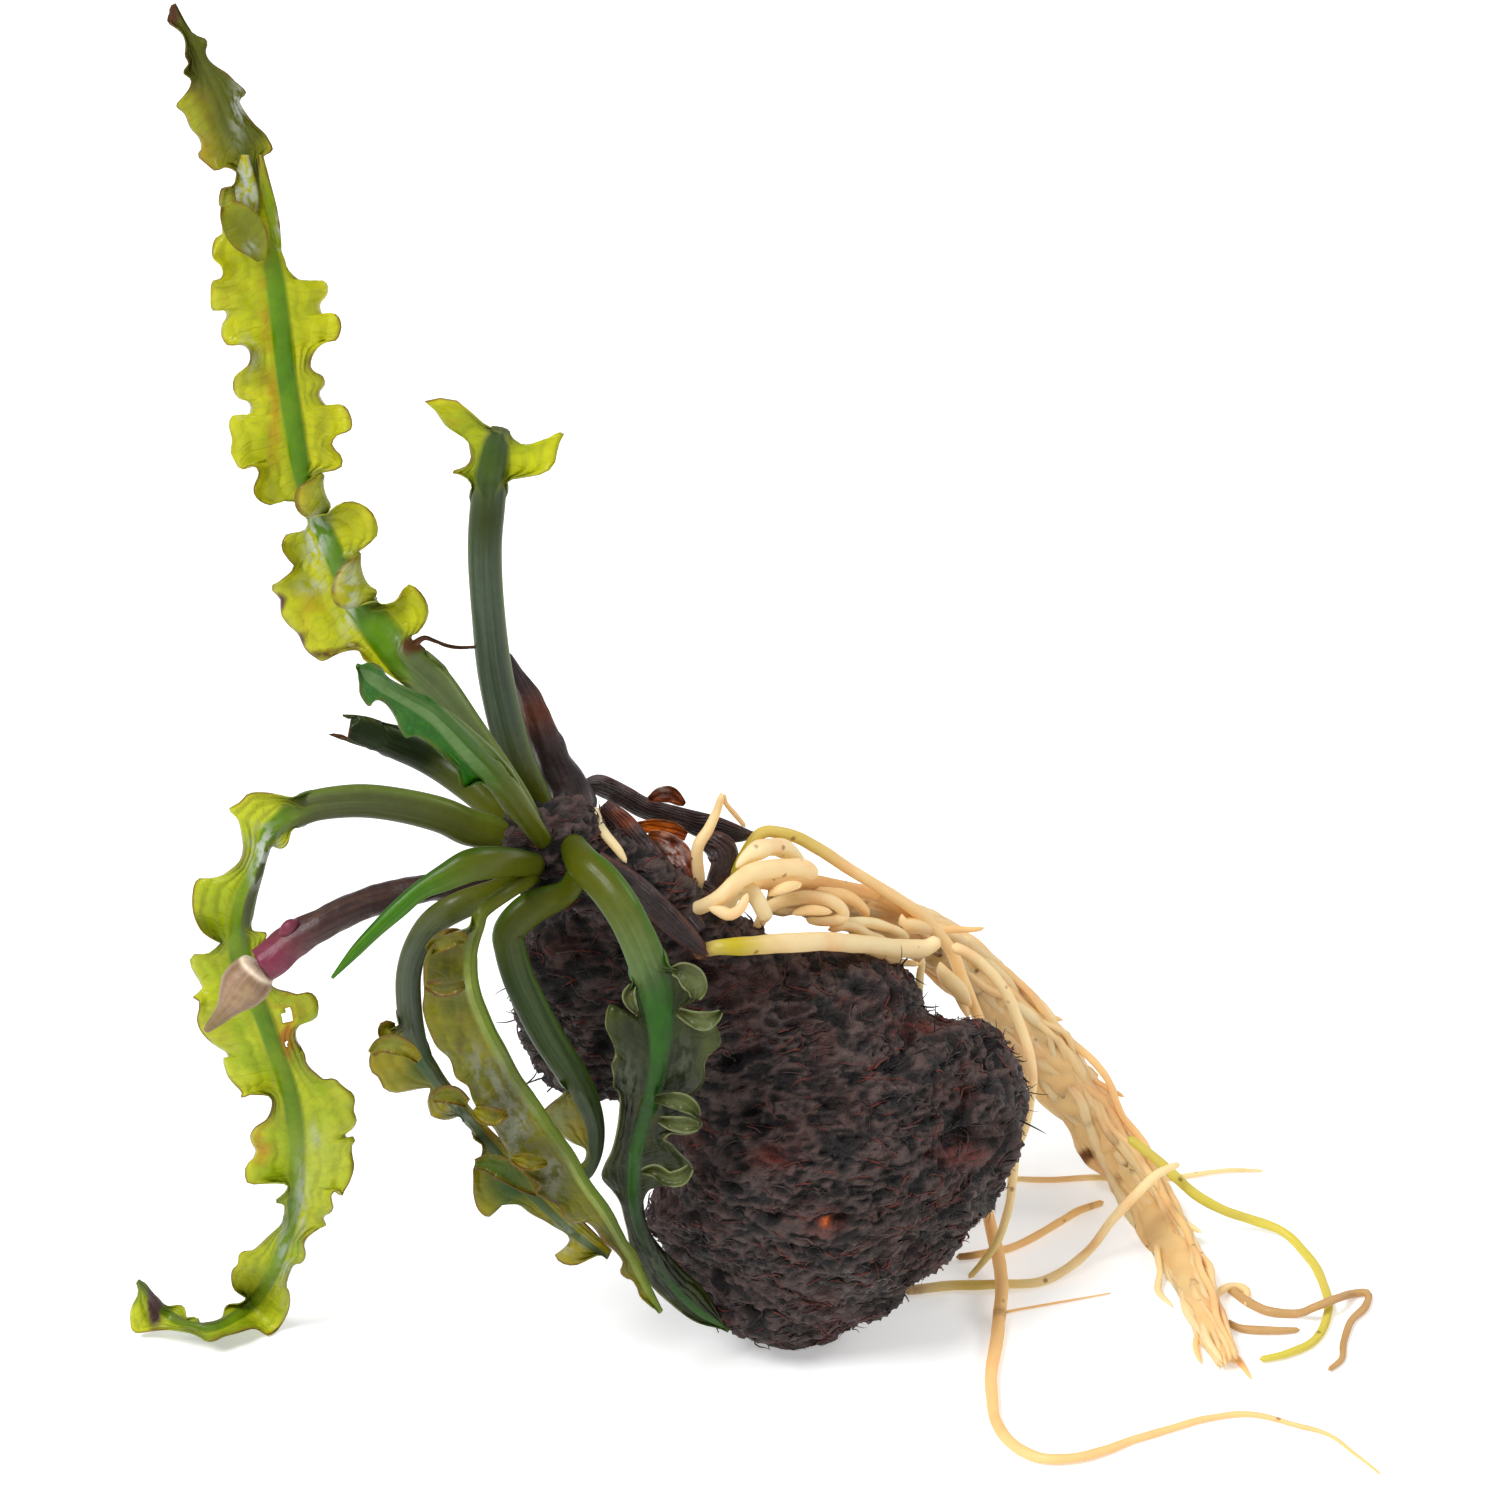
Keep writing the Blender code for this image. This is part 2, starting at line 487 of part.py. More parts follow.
def roots():
    near = [
        root("front_root", [
            seen(-13, 46.5, -8), seen(-10.5, 47.2, -11), seen(-6.5, 47.8, -10),
            seen(-1.5, 48.4, -6), seen(3, 48.6, -1), seen(8, 48.4, 4), seen(12, 47.4, 9),
            seen(15.5, 47.4, 12), seen(16.5, 48.8, 13),
        ], (1.1, 1.2, 1.25, 1.2, 1.0, 0.7)),
        root("curled_root", [
            seen(-14.5, 51.5, -2), seen(-12.5, 52.8, -6), seen(-10, 53.6, -7), seen(-8, 55.2, -6),
            seen(-6, 56.2, -4), seen(-3, 57.2, -1), seen(0.5, 57.2, 2),
        ], (1.1, 1.2, 1.2, 1.1, 0.9)),
        root("hooked_root", [
            seen(-9.5, 51.5, 0), seen(-8.5, 54.5, -1.5), seen(-6.5, 55.0, -3),
            seen(-4.8, 53.2, -4), seen(-4, 50.6, -4.5),
        ], (1.1, 1.1, 1.0, 0.8)),
        root("peaked_root", [
            seen(-13.5, 51.5, 3), seen(-13, 55.5, 1), seen(-13, 59.5, 1), seen(-11.7, 62.5, 2),
            seen(-10, 66.5, 3), seen(-8.3, 65, 4), seen(-7, 62.5, 5),
        ], (0.8, 0.85, 0.8, 0.65, 0.5)),
        root("crown_root", [
            seen(-24, 60, -3.5), seen(-25.3, 64.6, -3), seen(-24.6, 62.4, -6),
            seen(-22.8, 60, -7.5), seen(-21.6, 57.8, -8.5),
        ], (0.6, 0.7, 0.8, 0.8, 0.6)),
        root("over_root", [
            seen(-10.5, 52, 5), seen(-9, 55, 4.5), seen(-7.5, 57.5, 5), seen(-5.8, 60.8, 6),
            seen(-3.5, 62, 7), seen(0, 61, 8.5), seen(4, 58.8, 10.5), seen(8.5, 56, 13),
            seen(12.5, 53.2, 15.5), seen(16, 50.2, 17.5), seen(19.5, 46, 18.5),
            seen(21.5, 42, 18.5), seen(22.5, 38, 17.8),
        ], (1.1, 1.1, 1.15, 1.1, 1.0, 1.0, 0.9)),
        root("shoulder_root", [
            seen(-8, 53.5, 3), seen(-4, 55.2, 8), seen(1, 55.8, 10.5), seen(6, 54.4, 13),
            seen(11, 52.4, 16.5), seen(15.5, 49.4, 19.5),
        ], (1.1, 1.1, 1.0, 0.9)),
        root("looped_root", [
            seen(-5.5, 49.5, 2.5), seen(-3, 52.8, 2.5), seen(0, 54.0, 2.5), seen(3.5, 53.8, 3.5),
            seen(5.6, 52.6, 4.5), seen(4.8, 50.9, 3.5), seen(2, 50.5, 2),
        ], (1.0, 1.0, 1.0, 0.9, 0.7)),
    ]
    falling = [
        root("side_root", [
            seen(19, 47.5, 12), seen(22.5, 45.5, 13), seen(25.5, 42, 13.5), seen(28, 37, 13.5),
            seen(29.5, 32, 13), seen(29, 27, 13), seen(27.5, 22.5, 13), seen(26.5, 18, 11.5),
            seen(25.6, 13, 9.5), seen(24.2, 9.5, 8), seen(21, 6, 6.5),
        ], (0.9, 0.9, 0.9, 0.85, 0.8, 0.6)),
        root("long_root", [
            seen(23, 16.5, 19), seen(23.8, 12.5, 15.5), seen(25, 8.5, 11.5), lying(25.4, 5.0, 3.0),
            lying(25.1, 2.2, 1.7), lying(24.6, -1.2, 1.0), lying(24, -5, 1.0),
            lying(24, -8.5, 1.0), lying(24.6, -12, 1.0), lying(26.5, -14.7, 1.0),
            lying(30, -16.5, 1.0), lying(34, -16.5, 1.0), lying(38.5, -15.5, 0.95),
            lying(42, -14, 0.9), lying(47, -12.5, 0.85), lying(51, -11.5, 0.8),
            lying(56, -11, 0.7), lying(62, -12.4, 0.6), lying(67, -14.2, 0.5),
            lying(72.5, -18.6, 0.35),
        ], (1.0, 1.0, 1.0, 0.95, 0.9, 0.75, 0.6, 0.45, 0.3)),
        root("floor_root_1", [
            lying(19.5, 8.6, 0.75), lying(22.5, 9, 0.75), lying(26, 9.6, 0.75),
            lying(29.5, 11.2, 0.75), lying(32.5, 13, 0.75), lying(35, 14.6, 0.75),
            lying(37, 15.6, 0.75),
        ], (0.7, 0.7, 0.65, 0.5)),
        root("floor_root_2", [
            lying(13, 4.4, 0.75), lying(19, 5.1, 0.75), lying(23, 5.1, 0.75), lying(28, 5.2, 0.75),
            lying(31, 5.9, 0.8), lying(34, 7.4, 1.8), seen(36.5, 10, 13.5), seen(39, 13.3, 13.5),
            seen(42, 16.4, 15), seen(44.5, 18.8, 17), seen(47.5, 20.3, 20.5),
        ], (0.7, 0.7, 0.7, 0.7, 0.65, 0.45)),
        root("floor_root_3", [
            lying(26.5, 18.5, 0.6), lying(31, 18.4, 0.6), lying(36, 18, 0.6), lying(41, 18, 0.6),
            lying(47, 18.3, 0.6), lying(53, 19.5, 0.6), lying(58, 19.5, 0.5),
        ], (0.55, 0.6, 0.55, 0.5, 0.35)),
        root("green_root", [
            seen(41, 24.7, 25.5), seen(44, 21.3, 23.5), seen(46.5, 18.8, 22),
            seen(49.5, 16.2, 20.5), seen(52.8, 14.5, 20), seen(56.5, 13, 20.5),
            lying(60.5, 11.8, 1.4), lying(63, 9.4, 0.8), lying(65, 6.3, 0.75), lying(66, 2, 0.75),
            lying(64.5, -1.5, 0.75), lying(61, -3.5, 0.75), lying(57.5, -4.2, 0.7),
        ], (0.75, 0.8, 0.8, 0.75, 0.7, 0.7, 0.65, 0.5)),
        root("tan_root_1", [
            lying(53.5, 4.9, 0.7), lying(56, 3, 0.7), lying(58.5, 1.8, 0.7), lying(62, 1.6, 0.7),
            lying(64.3, 2.4, 2.9), lying(67, 3.4, 2.9), lying(69, 3.9, 0.7), lying(71, 4, 0.7),
            lying(70.6, 2.4, 0.7), lying(69, 0.6, 0.7), lying(67.9, -2, 0.7),
            lying(67.7, -4.2, 0.7), lying(66, -5.6, 0.7),
        ], (0.75, 0.75, 0.7, 0.7, 0.7, 0.6, 0.5)),
        root("tan_root_2", [
            lying(53.2, 0.6, 0.65), lying(55.5, -0.3, 0.65), lying(59.5, -0.6, 0.65),
            lying(62.5, -0.4, 0.6),
        ], (0.65, 0.65, 0.55, 0.4)),
        root("fine_root", [
            lying(27, 2.1, 0.4), lying(33, 3.0, 0.4), lying(39, 4, 0.35),
        ], (0.35, 0.35, 0.25)),
    ]
    bundle = root("root_bundle", [
        seen(-8, 50, 6), seen(-3, 51.5, 11), seen(3, 52, 17), seen(9, 51, 21.5),
        seen(13.5, 50, 24.5), seen(17.5, 48.2, 26.5), seen(20.5, 46.3, 27), seen(24.5, 42.2, 28.5),
        seen(28.5, 37, 30.5), seen(31.5, 32.5, 32), seen(35, 27.6, 32), seen(38, 22.2, 30.5),
        seen(42, 16.3, 26), seen(45, 12.4, 20.5), seen(48, 8.4, 12.5), lying(50, 4, 2.9),
        lying(51.4, 0.2, 2.6), lying(53, -4.6, 2.0),
    ], (1.2, 1.4, 1.7, 2.4, 3.2, 3.8, 4.0, 4.0, 3.7, 3.3, 3.0, 2.8, 2.5, 1.5))
    return near, falling, bundle


LEAVES = grown_leaves()
FLOWER_STALK = flower()
OLD = old_growth()
NEAR_ROOTS, FALLING_ROOTS, BUNDLE = roots()

for piece in LEAVES + [FLOWER_STALK] + OLD + NEAR_ROOTS + [BUNDLE]:
    cut_away(piece, TUBER_ROOM)

for cutter in CUTTERS.objects:
    cutter.hide_render = True
    cutter.display_type = "WIRE"
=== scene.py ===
import math
import random

import bmesh
import bpy
import numpy as np
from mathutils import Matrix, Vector, noise
from mathutils.bvhtree import BVHTree


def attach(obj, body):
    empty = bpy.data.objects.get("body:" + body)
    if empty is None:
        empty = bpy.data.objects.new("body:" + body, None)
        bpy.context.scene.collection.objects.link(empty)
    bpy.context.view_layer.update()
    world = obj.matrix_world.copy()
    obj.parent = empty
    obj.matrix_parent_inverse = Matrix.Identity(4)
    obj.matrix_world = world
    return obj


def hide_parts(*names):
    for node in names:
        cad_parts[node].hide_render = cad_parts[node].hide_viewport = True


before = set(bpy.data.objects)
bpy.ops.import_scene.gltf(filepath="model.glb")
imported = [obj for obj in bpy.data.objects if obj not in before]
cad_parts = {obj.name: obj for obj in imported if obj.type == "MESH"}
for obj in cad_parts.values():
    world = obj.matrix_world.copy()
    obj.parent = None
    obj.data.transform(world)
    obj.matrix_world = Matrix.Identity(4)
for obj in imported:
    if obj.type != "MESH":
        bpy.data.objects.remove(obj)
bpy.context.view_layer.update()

mm = 0.001
random.seed(7)

# The plant is placed from listed rows: each row gives right and up on the sight plane, then the depth behind it.
view = {
    "lookDown": math.radians(28),
    "eyeDistance": 600,
    "aimRight": -6,
    "aimUp": 72,
    "frameWidth": 187.5,      # mm of the sight plane that the picture takes in
    "frameRight": -6.25,      # middle of the picture
}
toEye = np.array([0, -math.cos(view["lookDown"]), math.sin(view["lookDown"])])
sightUp = np.array([0, math.sin(view["lookDown"]), math.cos(view["lookDown"])])
sightRight = np.array([1.0, 0, 0])
eye = sightRight * view["aimRight"] + sightUp * view["aimUp"] + toEye * view["eyeDistance"]


def sightLine(right, up):
    right = np.asarray(right, float)[..., None]
    up = np.asarray(up, float)[..., None]
    return right * sightRight + up * sightUp - eye


def seen(right, up, back):
    line = sightLine(right, up)
    reach = (np.asarray(back, float) - eye[1]) / line[..., 1]
    return eye + line * reach[..., None]


def lying(right, up, height):
    line = sightLine(right, up)
    reach = (np.asarray(height, float) - eye[2]) / line[..., 2]
    return eye + line * reach[..., None]


def depthOf(right, up, height):
    # the depth at which this place in the picture is at that height over the surface
    return float(lying(right, up, height)[1])


def low(right, up, height, half, lie=0.0):
    return (right, up, depthOf(right, up, height), half, lie)


def raised(points, lift):
    # moved towards the eye, so that the place in the picture stays
    line = eye - points
    line = line / np.linalg.norm(line, axis=-1, keepdims=True)
    return points + line * np.asarray(lift)[..., None]


def unit(rows):
    return rows / np.maximum(np.linalg.norm(rows, axis=-1, keepdims=True), 1e-9)


def walked(points):
    steps = np.linalg.norm(np.diff(points, axis=0), axis=1)
    return np.concatenate([[0], np.cumsum(steps)])


def curveThrough(rows, step, fineness=14):
    # rows about `step` apart on a smooth curve through the given rows, measured in the picture
    width = max(len(row) for row in rows)
    given = np.array([list(row) + [0.0] * (width - len(row)) for row in rows], float)
    padded = np.vstack([given[:1], given, given[-1:]])
    t = np.arange(fineness)[:, None] / fineness
    dense = []
    for p, q, r, s in zip(padded, padded[1:], padded[2:], padded[3:]):
        dense.append(0.5 * (2 * q + (r - p) * t + (2 * p - 5 * q + 4 * r - s) * t * t
                            + (3 * q - 3 * r + s - p) * t ** 3))
    dense = np.vstack(dense + [given[-1:]])
    far = walked(dense[:, :2])
    places = np.linspace(0, far[-1], max(int(round(far[-1] / step)), 3) + 1)
    return np.stack([np.interp(places, far, dense[:, k]) for k in range(width)], axis=1)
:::
▶ GOAL
Return exactly, and only, the lines from the one containing "LEAVES = grown_leaves()" down to the one containing "obj.matrix_world = Matrix.Identity(4)", with both of those lines included.

▶ RESPONSE TO THE EXERCISE
LEAVES = grown_leaves()
FLOWER_STALK = flower()
OLD = old_growth()
NEAR_ROOTS, FALLING_ROOTS, BUNDLE = roots()

for piece in LEAVES + [FLOWER_STALK] + OLD + NEAR_ROOTS + [BUNDLE]:
    cut_away(piece, TUBER_ROOM)

for cutter in CUTTERS.objects:
    cutter.hide_render = True
    cutter.display_type = "WIRE"
=== scene.py ===
import math
import random

import bmesh
import bpy
import numpy as np
from mathutils import Matrix, Vector, noise
from mathutils.bvhtree import BVHTree


def attach(obj, body):
    empty = bpy.data.objects.get("body:" + body)
    if empty is None:
        empty = bpy.data.objects.new("body:" + body, None)
        bpy.context.scene.collection.objects.link(empty)
    bpy.context.view_layer.update()
    world = obj.matrix_world.copy()
    obj.parent = empty
    obj.matrix_parent_inverse = Matrix.Identity(4)
    obj.matrix_world = world
    return obj


def hide_parts(*names):
    for node in names:
        cad_parts[node].hide_render = cad_parts[node].hide_viewport = True


before = set(bpy.data.objects)
bpy.ops.import_scene.gltf(filepath="model.glb")
imported = [obj for obj in bpy.data.objects if obj not in before]
cad_parts = {obj.name: obj for obj in imported if obj.type == "MESH"}
for obj in cad_parts.values():
    world = obj.matrix_world.copy()
    obj.parent = None
    obj.data.transform(world)
    obj.matrix_world = Matrix.Identity(4)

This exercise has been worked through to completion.